## PROBLEM DETAILS
The lines to print start at the one containing "moved along Y" and end at the one containing "imported = [obj"; print them exactly, ends included, and only them.

## GIVEN DATA
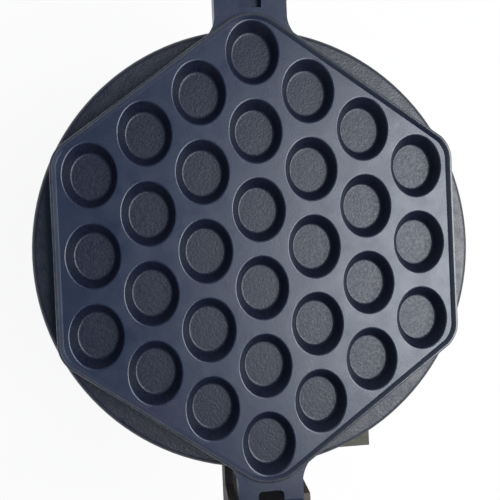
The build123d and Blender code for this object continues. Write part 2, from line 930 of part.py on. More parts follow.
def thermostat_bulb():
    """Bulb under the lower plate, and its capillary that runs down to the thermostat."""
    z = flange_top - bulb_r
    half = bulb_len / 2
    bulb = bar_x(bulb_r, -half, half, bulb_y, z)
    x = capillary_x()
    low = control_z + control_h / 2
    path = FilletPolyline((x, bulb_y, z), (x, bulb_y, low + capillary_rise),
                          (x, capillary_end_y, low + capillary_rise), (x, capillary_end_y, low),
                          radius=capillary_bend)
    start = Plane(origin=path @ 0, z_dir=path % 0)
    return bulb + sweep(start * Circle(capillary_r), path=path)


# Handle

def tang_screw_places():
    first = tang_start + tang_screw_start
    return [first, first + tang_screw_pitch]


def handle_tang():
    """Flat steel tang on the lid's front arm, with the rod that runs through the grip."""
    tang = block(-tang_w / 2, tang_w / 2, tang_start, tang_end - tang_w / 2, tang_z, tang_z + tang_t)
    tang += bar_y(rod_r, 0, tang_end - tang_w, grip_end + nut_h - nut_dome, rod_z)
    holes = [bar_z(screw_r, 0, y, tang_z, tang_z + tang_t) for y in tang_screw_places()]
    return tang - holes


def handle_screws():
    top = tang_z + tang_t
    return Compound([screw_z(0, y, top, tang_z - screw_bite) for y in tang_screw_places()])


def grip_turned(section):
    """Piece turned about the handle's own axis from a half section in (Y, radius)."""
    return Pos(0, 0, rod_z) * revolve(Plane.YZ * section, Axis.Y)


def handle_ferrule():
    ferrule = bar_y(ferrule_r, 0, ferrule_start, grip_start, rod_z)
    return ferrule - bar_y(rod_r + rod_clear, 0, ferrule_start, grip_start, rod_z)


def handle_grip():
    """Turned grip: a slim neck, a swell for the palm and a rounded end."""
    bore = rod_r + rod_clear
    neck = (grip_start, grip_neck_r)
    palm = (grip_start + grip_len / 2, grip_r)
    tail = (grip_end - grip_round, grip_tail_r)
    side = ThreePointArc(neck, palm, tail)
    ends = Polyline(tail, (grip_end, grip_tail_r - grip_round), (grip_end, bore),
                    (grip_start, bore), neck)
    return grip_turned(make_face(side + ends))


def handle_nut():
    """Dome nut at the end of the handle."""
    nut = bar_y(nut_r, 0, grip_end, grip_end + nut_h, rod_z)
    nut = chamfer(nut.faces().sort_by(Axis.Y)[-1].edges(), nut_r / 3)
    return nut - bar_y(rod_r + rod_clear, 0, grip_end, grip_end + nut_h - nut_dome, rod_z)


# Latch

def latch_stud(z):
    """Shouldered stud screwed into the right side of an arm."""
    side = front_arm_w / 2
    end = side + latch_t + 2 * latch_gap
    stud = bar_x(latch_pin_r, side - screw_bite, end, latch_y, z)
    return stud + bar_x(latch_head_r, end, end + latch_head_t, latch_y, z)


def latch_hook():
    """Flat hook that swings up from the lower arm and over the stud of the upper one."""
    pivot = disc_at(latch_y, latch_z, latch_boss_r)
    head = disc_at(latch_y, stud_z, latch_hook_r)
    tail = disc_at(latch_y + latch_tail_y, stud_z + latch_tail_z, latch_tail_r)
    tail_root = disc_at(latch_y + latch_hook_r - latch_tail_r, stud_z, latch_tail_r)
    outline = joined([pivot, head]) + joined([tail_root, tail])
    path = CenterArc((latch_y, latch_z), latch_rise, 90, latch_entry)
    slot = SlotArc(path, 2 * (latch_pin_r + latch_slot_clear))
    outline = outline - slot - disc_at(latch_y, latch_z, latch_pin_r + latch_pin_clear)
    inner = front_arm_w / 2 + latch_gap
    hook = side_plate(outline, inner, inner + latch_t)
    return hook.rotate(Axis((0, latch_y, latch_z), (1, 0, 0)), -latch_swing)


def lid_gland_place():
    """Lower left corner of the lid's terminal box, with room for the gland's nut."""
    room = box_wall + gland_nut_r * lid_gland_scale + gland_room
    return box_left + room, box_bottom + room


def upper_gland():
    """Gland of the lid's terminal box."""
    x, z = lid_gland_place()
    return gland(x, -box_back, z, lid_gland_scale)


def upper_box():
    x, z = lid_gland_place()
    neck_r = gland_neck_r * lid_gland_scale
    return terminal_box() - bar_y(neck_r, x, -box_back, -box_back + box_wall, z)


def lid(shape):
    """A lower-half piece, copied to the lid and opened with it."""
    return opened(over(shape))


parts = {
    "rubber_feet": rubber_feet(),
    "foot_screws": foot_screws(),
    "bottom_tray": bottom_tray(),
    "base_shell": base_shell(),
    "front_panel": front_panel(),
    "thermostat_body": control_body(thermostat_x),
    "thermostat_spindle": spindle(thermostat_x),
    "thermostat_knob": knob(thermostat_x),
    "thermostat_bulb": thermostat_bulb(),
    "timer_body": control_body(timer_x),
    "timer_spindle": spindle(timer_x),
    "timer_knob": knob(timer_x),
    "switch_frame": switch_frame(),
    "switch_rocker": rocker(),
    "pilot_lamps": pilot_lamps(),
    "terminal_block": terminal_block(),
    "cord_gland": gland(gland_x, -base_back, gland_z, 1),
    "support_posts": support_posts(),
    "post_screws": post_screws(),
    "lead_conduit": lead_conduit(),
    "lower_leads": lower_leads(),
    "lower_housing": lower_housing(),
    "lower_insulation": lower_insulation(),
    "lower_element": element(),
    "lower_element_clamps": element_clamps(),
    "lower_plate": lower_plate(),
    "lower_plate_screws": plate_screws(),
    "lower_terminal_ceramic": terminal_ceramic(),
    "lower_terminal_box": lower_box(),
    "lower_box_screw": box_screw(),
    "hinge_bracket": hinge_bracket(),
    "bracket_bolts": bracket_bolts(),
    "hinge_pin": hinge_pin(),
    "hinge_clip": hinge_clip(),
    "stop_bar": stop_bar(),
    "latch_pivot": latch_stud(latch_z),
    "latch_hook": latch_hook(),
    "upper_housing": lid(housing()),
    "upper_insulation": lid(insulation()),
    "upper_element": lid(element()),
    "upper_element_clamps": lid(element_clamps()),
    "upper_plate": opened(upper_plate()),
    "upper_plate_screws": lid(plate_screws()),
    "upper_terminal_ceramic": lid(terminal_ceramic()),
    "upper_terminal_box": lid(upper_box()),
    "upper_box_screw": lid(box_screw()),
    "upper_gland": lid(upper_gland()),
    "handle_tang": opened(handle_tang()),
    "handle_screws": opened(handle_screws()),
    "handle_ferrule": opened(handle_ferrule()),
    "handle_grip": opened(handle_grip()),
    "handle_nut": opened(handle_nut()),
    "latch_stud": opened(latch_stud(stud_z)),
}

length = Compound(list(parts.values())).bounding_box()
shift = -(length.min.Y + length.max.Y) / 2
for name, shape in parts.items():
    export_step(Pos(0, shift, 0) * shape, f"parts/{name}.step")

print("all moved along Y by", round(shift, 3))
print("hinge pin at", round(shift - hinge_reach, 3), round(pin_z, 3))
print("latch pivot at", round(shift + latch_y, 3), round(latch_z, 3))
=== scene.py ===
import json
from math import acos, atan2, cos, hypot, pi, radians, sin, tan

import bmesh
import bpy
from mathutils import Matrix, Vector

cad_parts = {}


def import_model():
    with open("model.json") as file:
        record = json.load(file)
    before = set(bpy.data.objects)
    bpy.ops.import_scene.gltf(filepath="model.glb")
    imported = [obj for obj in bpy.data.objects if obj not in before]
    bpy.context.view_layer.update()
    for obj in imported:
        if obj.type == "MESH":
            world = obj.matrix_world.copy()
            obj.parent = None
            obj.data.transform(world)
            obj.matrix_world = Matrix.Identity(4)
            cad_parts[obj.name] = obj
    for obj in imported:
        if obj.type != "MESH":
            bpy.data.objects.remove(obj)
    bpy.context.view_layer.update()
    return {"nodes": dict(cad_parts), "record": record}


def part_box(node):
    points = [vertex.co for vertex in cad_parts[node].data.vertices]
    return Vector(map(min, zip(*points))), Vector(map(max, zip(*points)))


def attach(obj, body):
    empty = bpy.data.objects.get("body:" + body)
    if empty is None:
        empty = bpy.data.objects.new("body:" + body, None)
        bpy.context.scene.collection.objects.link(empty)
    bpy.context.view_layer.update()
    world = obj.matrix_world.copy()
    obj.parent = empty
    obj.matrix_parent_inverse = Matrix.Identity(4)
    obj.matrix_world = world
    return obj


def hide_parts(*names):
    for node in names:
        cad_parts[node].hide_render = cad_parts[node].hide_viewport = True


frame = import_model()

# Sizes are in millimetres in the plates' own frame, whose X = Y = 0 is the middle of the lower
# baking plate, as with the lid shut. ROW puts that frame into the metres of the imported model, LID puts
# it on the opened lid, and LID_OVER does so with a copy that is turned over the closing plane.
pin_low, pin_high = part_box("hinge_pin")
hinge_reach = 134.0
pin_z = 145.95
lid_open = 100.0
shift = 1000 * (pin_low.y + pin_high.y) / 2 + hinge_reach

ROW = Matrix.Scale(0.001, 4) @ Matrix.Translation((0, shift, 0))
ABOUT_PIN = Matrix.Translation((0, -hinge_reach, pin_z))
OVER = Matrix.Translation((0, 0, pin_z)) @ Matrix.Scale(-1, 4, (0, 0, 1)) @ Matrix.Translation((0, 0, -pin_z))
OPENED = ABOUT_PIN @ Matrix.Rotation(radians(lid_open), 4, "X") @ ABOUT_PIN.inverted()
LID = ROW @ OPENED
LID_OVER = LID @ OVER

# Cell grid: half sizes of an oval cell at its mouth and at its floor
cells_in_column = (3, 4, 5, 6, 5, 4, 3)
pitch_x = 25.5
pitch_y = 36.5
cell_mouth = (12.75, 15.5)
cell_floor = (9.4, 10.9)

# Plates: arms, gap and tongue by their half widths, starts and ends by their distance from the middle.
# Castings of one plate run into each other by lap.
flange_top = 134.0
face = 144.0
slant_margin = 18.5
side_margin = 17.5
apex_round = 19.0
corner_round = 13.0
front_arm = 17.0
front_arm_end = 133.0
thick_from = 106.0
thicker_by = 3.0
pocket_half = 5.0
pocket_start = 112.0
pocket_end = 121.0
key_gap = 0.5
key_reach = 3.5
rear_arm = 15.3
fork_gap = 6.1
fork_start = 113.4
fork_rise = 118.0
knuckle_r = 9.0
tongue = 5.8
lap = 0.02

# Housings, terminal cover and handle
disc_r = 105.7
pan_r = 89.0
pan_floor = 96.0
bracket_pad = (-20, 20, -93.5, -80, 100, 131)
cover_back = -100.5
rod_z = 163.4
rod_bore = 4.1
ferrule_start = 150.0
grip_start = 162.0
grip_end = 270.0
grip_radii = (11.0, 14.0, 12.4)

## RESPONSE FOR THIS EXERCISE
print("all moved along Y by", round(shift, 3))
print("hinge pin at", round(shift - hinge_reach, 3), round(pin_z, 3))
print("latch pivot at", round(shift + latch_y, 3), round(latch_z, 3))
=== scene.py ===
import json
from math import acos, atan2, cos, hypot, pi, radians, sin, tan

import bmesh
import bpy
from mathutils import Matrix, Vector

cad_parts = {}


def import_model():
    with open("model.json") as file:
        record = json.load(file)
    before = set(bpy.data.objects)
    bpy.ops.import_scene.gltf(filepath="model.glb")
    imported = [obj for obj in bpy.data.objects if obj not in before]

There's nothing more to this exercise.